- _Task instructions_
Using the data beneath this instruction, retype only the lines from the one that contains "The Blender code" down to the one that contains "return unit(np.cross(np.gradient(self.points, axis=0), ahead))", both included, exactly as they appear.

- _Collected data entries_
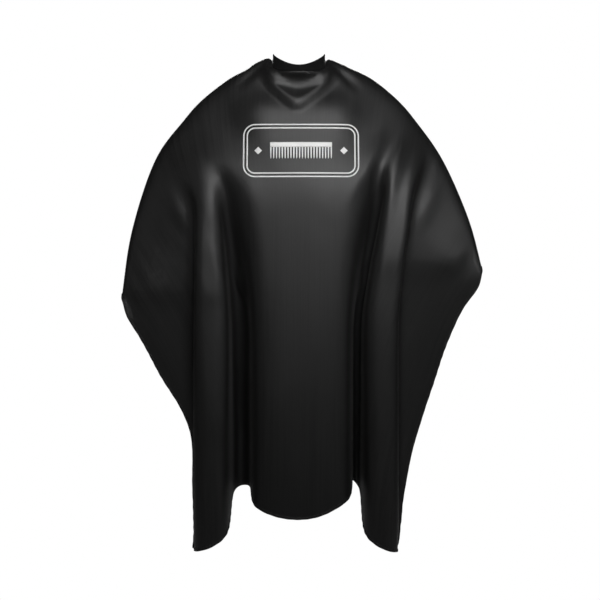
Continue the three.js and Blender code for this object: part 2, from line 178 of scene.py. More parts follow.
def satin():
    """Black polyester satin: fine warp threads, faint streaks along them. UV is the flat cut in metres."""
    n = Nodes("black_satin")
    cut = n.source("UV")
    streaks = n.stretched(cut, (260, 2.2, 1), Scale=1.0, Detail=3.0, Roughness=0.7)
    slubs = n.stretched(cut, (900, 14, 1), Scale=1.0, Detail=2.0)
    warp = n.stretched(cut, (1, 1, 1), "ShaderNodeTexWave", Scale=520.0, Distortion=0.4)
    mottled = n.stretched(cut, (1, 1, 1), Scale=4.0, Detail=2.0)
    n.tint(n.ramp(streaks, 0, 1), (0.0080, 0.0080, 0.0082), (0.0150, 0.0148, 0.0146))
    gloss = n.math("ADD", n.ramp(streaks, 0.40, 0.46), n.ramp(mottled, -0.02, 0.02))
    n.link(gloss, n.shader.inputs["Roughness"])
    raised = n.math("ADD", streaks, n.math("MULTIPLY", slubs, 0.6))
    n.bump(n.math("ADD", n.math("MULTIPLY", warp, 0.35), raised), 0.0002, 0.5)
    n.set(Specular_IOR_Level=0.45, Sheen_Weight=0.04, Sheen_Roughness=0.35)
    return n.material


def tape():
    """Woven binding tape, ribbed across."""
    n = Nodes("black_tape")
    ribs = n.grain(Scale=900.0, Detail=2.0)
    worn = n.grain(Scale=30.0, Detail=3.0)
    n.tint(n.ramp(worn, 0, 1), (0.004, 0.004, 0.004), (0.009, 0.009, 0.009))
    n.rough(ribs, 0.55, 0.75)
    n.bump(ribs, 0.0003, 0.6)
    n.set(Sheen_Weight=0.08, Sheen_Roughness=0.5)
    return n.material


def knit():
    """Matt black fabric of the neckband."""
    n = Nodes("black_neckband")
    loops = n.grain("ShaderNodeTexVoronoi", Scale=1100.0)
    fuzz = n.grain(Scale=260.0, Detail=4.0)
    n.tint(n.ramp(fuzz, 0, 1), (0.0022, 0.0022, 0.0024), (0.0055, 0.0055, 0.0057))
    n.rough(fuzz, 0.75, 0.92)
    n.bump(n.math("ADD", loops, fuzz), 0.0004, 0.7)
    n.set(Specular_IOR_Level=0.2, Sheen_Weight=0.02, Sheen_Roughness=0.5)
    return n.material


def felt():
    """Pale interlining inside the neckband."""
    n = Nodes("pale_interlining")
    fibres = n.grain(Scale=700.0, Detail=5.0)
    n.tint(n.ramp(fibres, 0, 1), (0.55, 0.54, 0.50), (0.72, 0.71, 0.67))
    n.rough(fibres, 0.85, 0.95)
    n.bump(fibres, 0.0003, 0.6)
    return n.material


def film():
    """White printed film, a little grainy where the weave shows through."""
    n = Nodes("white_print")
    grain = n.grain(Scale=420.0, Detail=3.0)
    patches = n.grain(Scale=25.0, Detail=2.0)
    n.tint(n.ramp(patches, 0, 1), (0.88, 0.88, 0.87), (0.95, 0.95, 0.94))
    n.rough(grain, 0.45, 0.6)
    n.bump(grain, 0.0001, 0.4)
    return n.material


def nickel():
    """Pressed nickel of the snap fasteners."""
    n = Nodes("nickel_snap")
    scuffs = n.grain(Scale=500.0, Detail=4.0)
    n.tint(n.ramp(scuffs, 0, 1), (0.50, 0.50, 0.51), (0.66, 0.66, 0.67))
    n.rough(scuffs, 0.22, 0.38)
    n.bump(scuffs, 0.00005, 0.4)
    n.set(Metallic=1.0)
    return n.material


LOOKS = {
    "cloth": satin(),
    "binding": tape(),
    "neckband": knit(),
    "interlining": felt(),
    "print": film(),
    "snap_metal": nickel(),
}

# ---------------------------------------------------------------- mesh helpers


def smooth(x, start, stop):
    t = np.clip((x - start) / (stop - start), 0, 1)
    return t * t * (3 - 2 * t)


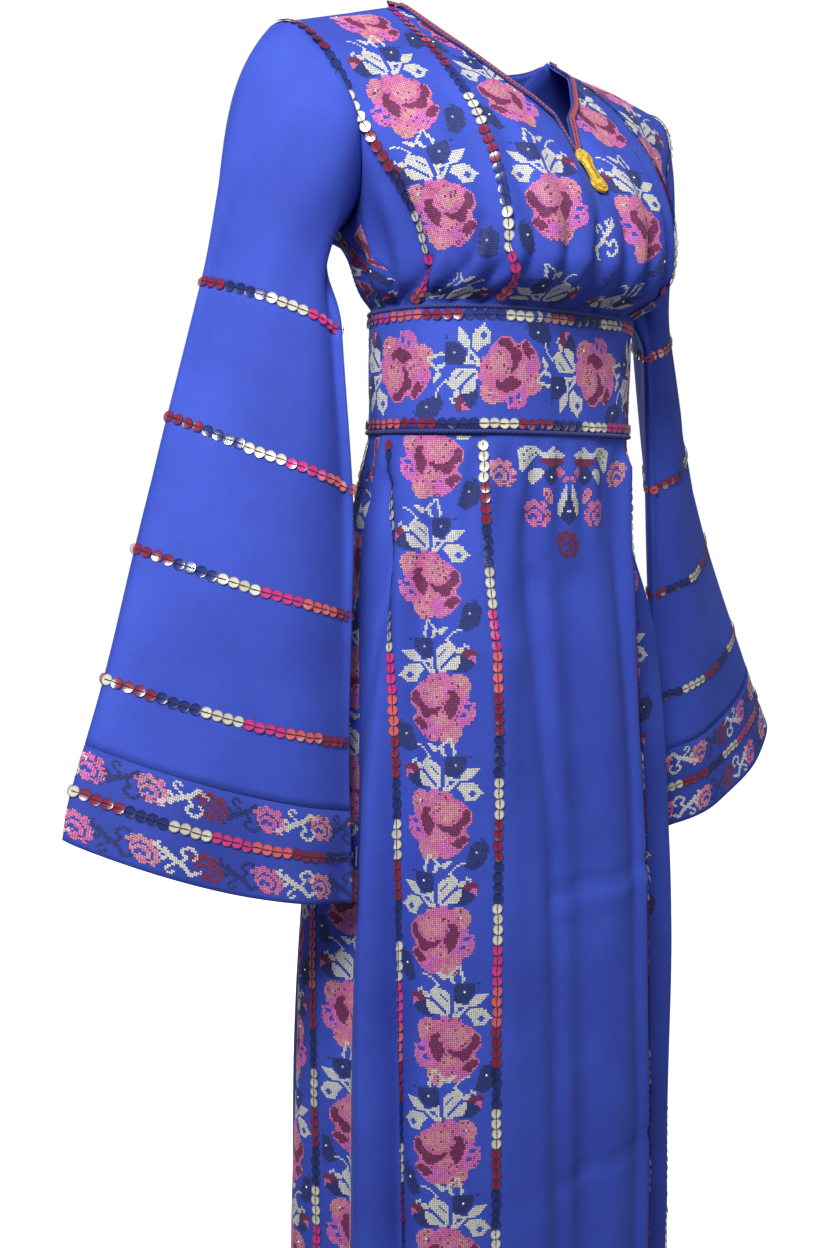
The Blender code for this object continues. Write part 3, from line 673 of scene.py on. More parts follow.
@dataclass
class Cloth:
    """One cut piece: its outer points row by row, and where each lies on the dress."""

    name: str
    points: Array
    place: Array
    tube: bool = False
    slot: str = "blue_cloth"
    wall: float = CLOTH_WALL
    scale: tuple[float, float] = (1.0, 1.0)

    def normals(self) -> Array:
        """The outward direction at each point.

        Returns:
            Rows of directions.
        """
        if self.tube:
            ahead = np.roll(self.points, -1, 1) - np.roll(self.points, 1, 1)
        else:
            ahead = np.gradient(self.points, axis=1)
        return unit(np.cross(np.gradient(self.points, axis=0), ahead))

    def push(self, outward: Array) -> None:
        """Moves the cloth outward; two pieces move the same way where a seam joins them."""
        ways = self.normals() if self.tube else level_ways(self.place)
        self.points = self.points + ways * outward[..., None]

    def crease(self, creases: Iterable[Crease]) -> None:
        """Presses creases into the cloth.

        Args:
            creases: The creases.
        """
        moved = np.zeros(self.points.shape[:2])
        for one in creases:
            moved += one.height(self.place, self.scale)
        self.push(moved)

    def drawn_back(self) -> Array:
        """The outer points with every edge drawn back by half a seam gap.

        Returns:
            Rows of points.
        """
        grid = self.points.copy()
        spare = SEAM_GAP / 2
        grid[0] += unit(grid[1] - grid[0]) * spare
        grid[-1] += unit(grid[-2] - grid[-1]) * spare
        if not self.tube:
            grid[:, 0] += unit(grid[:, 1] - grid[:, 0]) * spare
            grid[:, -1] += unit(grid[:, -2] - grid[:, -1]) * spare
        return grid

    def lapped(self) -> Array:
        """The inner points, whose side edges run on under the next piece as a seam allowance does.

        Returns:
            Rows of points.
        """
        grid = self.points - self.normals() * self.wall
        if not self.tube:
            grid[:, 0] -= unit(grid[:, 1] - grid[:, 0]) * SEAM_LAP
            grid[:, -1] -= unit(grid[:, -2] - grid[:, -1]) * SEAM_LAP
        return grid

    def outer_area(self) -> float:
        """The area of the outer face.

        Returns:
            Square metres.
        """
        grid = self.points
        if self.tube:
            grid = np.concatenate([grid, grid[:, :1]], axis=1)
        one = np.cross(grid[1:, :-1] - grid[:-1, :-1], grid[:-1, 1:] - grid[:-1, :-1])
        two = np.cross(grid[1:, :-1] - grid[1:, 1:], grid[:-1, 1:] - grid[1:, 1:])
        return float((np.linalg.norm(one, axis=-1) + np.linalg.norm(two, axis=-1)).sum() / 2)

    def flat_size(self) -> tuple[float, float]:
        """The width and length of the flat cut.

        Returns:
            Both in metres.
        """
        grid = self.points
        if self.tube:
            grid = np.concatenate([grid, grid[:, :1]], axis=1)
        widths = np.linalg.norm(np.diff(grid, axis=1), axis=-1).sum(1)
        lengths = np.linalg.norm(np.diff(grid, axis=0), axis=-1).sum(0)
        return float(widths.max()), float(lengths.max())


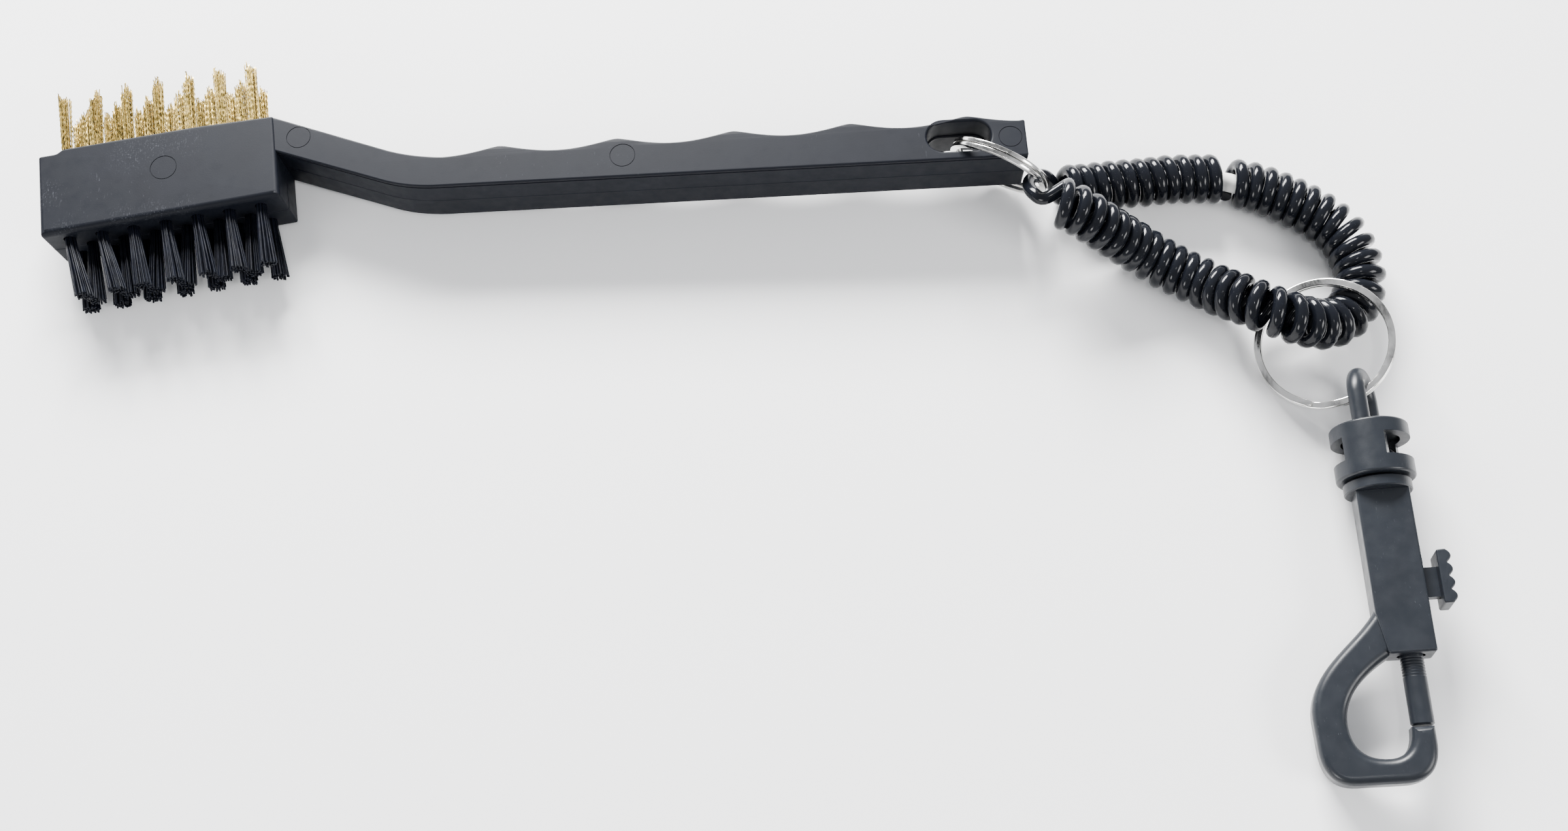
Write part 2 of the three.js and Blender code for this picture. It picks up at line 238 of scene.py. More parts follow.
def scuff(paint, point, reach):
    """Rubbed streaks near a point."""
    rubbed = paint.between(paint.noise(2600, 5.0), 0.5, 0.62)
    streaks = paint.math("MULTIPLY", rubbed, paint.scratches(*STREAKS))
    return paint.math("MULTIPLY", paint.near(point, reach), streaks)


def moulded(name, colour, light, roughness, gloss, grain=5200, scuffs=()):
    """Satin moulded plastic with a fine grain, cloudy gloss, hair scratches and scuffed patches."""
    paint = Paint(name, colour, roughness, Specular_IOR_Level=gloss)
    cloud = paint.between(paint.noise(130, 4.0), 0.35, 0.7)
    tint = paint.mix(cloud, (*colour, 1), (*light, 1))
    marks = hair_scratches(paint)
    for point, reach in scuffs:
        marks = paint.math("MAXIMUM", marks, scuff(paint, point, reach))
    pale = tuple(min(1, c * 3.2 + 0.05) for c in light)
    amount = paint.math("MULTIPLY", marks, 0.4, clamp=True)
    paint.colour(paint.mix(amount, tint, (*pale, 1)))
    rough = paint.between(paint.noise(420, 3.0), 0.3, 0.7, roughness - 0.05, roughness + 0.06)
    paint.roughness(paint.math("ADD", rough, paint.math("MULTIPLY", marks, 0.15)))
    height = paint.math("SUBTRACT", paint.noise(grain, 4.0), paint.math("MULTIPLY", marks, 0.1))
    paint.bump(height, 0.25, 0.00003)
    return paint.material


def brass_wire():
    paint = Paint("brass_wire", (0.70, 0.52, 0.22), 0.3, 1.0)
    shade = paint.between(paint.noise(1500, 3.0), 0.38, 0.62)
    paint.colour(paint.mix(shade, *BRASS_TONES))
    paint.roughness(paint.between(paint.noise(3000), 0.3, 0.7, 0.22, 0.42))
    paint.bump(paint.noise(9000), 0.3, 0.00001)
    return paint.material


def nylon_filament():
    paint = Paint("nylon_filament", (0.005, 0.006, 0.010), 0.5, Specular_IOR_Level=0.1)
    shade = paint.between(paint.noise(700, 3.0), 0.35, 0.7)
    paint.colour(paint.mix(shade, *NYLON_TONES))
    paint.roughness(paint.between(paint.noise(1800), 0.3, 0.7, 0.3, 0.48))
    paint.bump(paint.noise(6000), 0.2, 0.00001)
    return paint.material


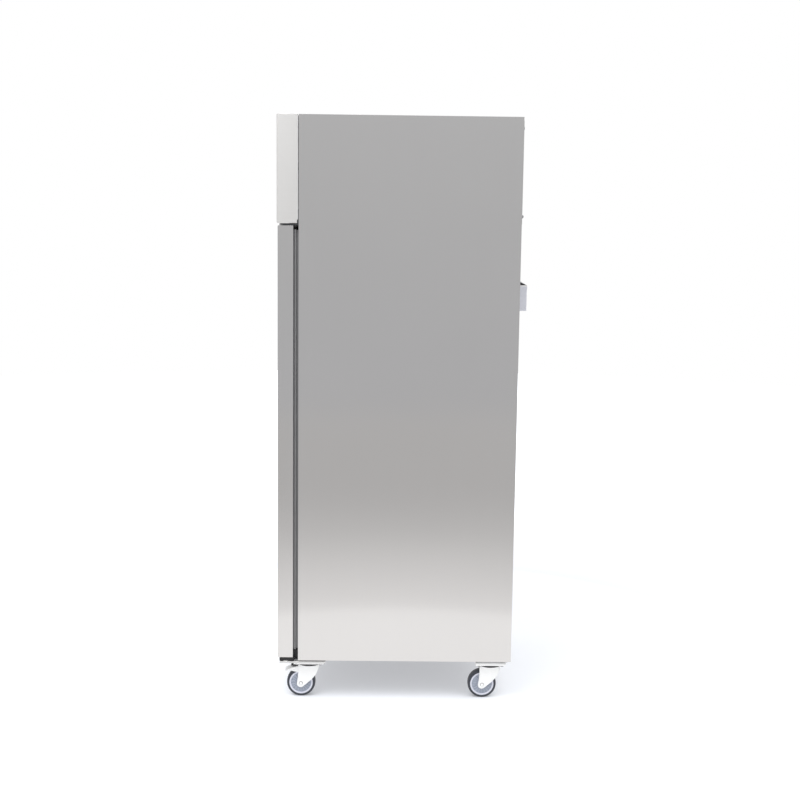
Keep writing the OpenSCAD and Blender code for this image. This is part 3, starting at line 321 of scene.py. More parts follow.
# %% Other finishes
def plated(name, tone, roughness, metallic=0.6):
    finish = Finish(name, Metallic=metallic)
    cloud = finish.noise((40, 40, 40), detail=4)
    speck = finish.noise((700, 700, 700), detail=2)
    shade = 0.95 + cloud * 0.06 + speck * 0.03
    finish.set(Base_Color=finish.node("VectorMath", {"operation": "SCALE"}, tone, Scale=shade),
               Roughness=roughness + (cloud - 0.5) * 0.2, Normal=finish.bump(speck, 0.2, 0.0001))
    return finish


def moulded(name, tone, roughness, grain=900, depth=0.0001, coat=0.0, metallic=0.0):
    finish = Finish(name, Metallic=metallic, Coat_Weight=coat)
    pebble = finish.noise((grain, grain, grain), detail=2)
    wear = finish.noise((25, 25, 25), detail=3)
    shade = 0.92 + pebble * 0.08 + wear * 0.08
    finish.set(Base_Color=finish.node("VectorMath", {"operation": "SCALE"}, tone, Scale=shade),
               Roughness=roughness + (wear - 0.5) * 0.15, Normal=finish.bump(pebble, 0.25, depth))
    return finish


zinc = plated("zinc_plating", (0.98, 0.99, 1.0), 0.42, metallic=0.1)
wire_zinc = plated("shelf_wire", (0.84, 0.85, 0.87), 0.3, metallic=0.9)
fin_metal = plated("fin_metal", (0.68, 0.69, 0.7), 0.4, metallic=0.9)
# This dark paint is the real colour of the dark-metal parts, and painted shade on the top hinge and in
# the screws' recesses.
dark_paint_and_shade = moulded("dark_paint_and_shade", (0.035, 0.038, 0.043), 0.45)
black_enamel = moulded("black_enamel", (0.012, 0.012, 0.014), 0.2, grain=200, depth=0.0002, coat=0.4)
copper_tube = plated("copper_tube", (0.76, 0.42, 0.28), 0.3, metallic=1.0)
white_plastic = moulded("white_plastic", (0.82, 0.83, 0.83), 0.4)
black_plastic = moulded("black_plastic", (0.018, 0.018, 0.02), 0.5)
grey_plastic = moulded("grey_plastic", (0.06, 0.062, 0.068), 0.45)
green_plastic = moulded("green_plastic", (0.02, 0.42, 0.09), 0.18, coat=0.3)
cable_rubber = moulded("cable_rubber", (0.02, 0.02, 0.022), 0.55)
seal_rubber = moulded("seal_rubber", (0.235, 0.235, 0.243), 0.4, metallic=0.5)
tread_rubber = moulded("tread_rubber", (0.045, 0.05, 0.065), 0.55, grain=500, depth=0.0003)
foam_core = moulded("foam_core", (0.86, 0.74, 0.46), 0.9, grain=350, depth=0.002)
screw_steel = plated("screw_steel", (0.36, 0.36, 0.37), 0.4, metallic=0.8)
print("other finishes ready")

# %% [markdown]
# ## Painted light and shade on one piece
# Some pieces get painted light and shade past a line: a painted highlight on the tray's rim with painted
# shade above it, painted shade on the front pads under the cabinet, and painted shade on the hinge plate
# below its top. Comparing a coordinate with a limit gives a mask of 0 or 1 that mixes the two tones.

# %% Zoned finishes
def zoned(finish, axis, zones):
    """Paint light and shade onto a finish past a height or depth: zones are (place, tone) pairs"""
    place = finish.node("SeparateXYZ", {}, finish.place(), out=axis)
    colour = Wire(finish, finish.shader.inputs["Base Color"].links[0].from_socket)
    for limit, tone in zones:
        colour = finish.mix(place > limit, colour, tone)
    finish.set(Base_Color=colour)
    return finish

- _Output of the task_
The Blender code for this object continues. Write part 3, from line 673 of scene.py on. More parts follow.
@dataclass
class Cloth:
    """One cut piece: its outer points row by row, and where each lies on the dress."""

    name: str
    points: Array
    place: Array
    tube: bool = False
    slot: str = "blue_cloth"
    wall: float = CLOTH_WALL
    scale: tuple[float, float] = (1.0, 1.0)

    def normals(self) -> Array:
        """The outward direction at each point.

        Returns:
            Rows of directions.
        """
        if self.tube:
            ahead = np.roll(self.points, -1, 1) - np.roll(self.points, 1, 1)
        else:
            ahead = np.gradient(self.points, axis=1)
        return unit(np.cross(np.gradient(self.points, axis=0), ahead))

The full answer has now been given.